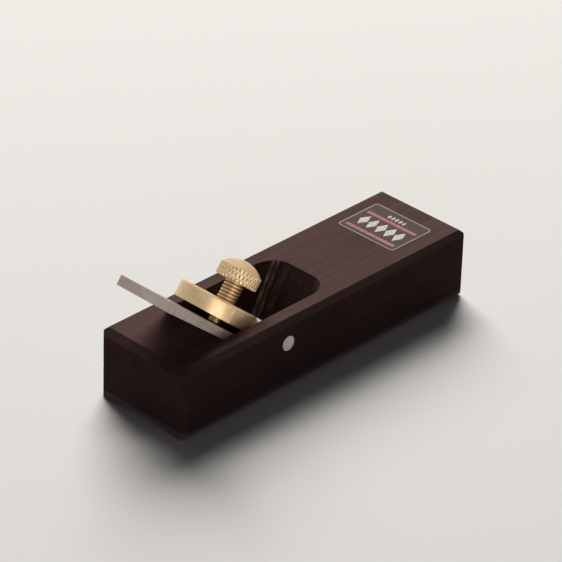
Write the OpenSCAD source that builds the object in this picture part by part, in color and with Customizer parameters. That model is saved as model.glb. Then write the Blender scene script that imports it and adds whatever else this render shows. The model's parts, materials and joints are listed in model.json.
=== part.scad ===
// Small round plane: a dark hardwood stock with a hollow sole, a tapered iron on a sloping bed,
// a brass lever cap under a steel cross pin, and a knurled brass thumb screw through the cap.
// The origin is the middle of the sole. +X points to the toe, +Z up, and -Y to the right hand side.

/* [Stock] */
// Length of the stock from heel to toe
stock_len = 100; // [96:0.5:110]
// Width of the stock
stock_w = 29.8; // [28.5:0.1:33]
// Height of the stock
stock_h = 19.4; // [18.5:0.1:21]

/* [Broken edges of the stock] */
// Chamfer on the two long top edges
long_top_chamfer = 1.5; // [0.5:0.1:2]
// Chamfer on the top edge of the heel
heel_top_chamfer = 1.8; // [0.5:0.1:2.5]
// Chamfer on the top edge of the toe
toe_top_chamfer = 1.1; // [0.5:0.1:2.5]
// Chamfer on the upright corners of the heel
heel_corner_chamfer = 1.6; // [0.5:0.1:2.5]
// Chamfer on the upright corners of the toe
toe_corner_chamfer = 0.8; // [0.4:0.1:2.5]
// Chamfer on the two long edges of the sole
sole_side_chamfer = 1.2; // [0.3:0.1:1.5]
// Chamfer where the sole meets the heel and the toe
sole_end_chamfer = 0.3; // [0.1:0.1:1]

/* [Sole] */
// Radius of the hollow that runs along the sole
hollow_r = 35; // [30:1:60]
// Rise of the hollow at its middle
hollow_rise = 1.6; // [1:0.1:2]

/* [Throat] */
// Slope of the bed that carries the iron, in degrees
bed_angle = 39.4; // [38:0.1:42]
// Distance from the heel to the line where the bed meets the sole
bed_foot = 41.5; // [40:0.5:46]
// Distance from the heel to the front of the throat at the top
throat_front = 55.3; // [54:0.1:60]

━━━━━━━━

Task objective: Track down the lines that include the word "with" and copy them.

Right answer:
Write the OpenSCAD source that builds the object in this picture part by part, in color and with Customizer parameters. That model is saved as model.glb. Then write the Blender scene script that imports it and adds whatever else this render shows. The model's parts, materials and joints are listed in model.json.
// Small round plane: a dark hardwood stock with a hollow sole, a tapered iron on a sloping bed,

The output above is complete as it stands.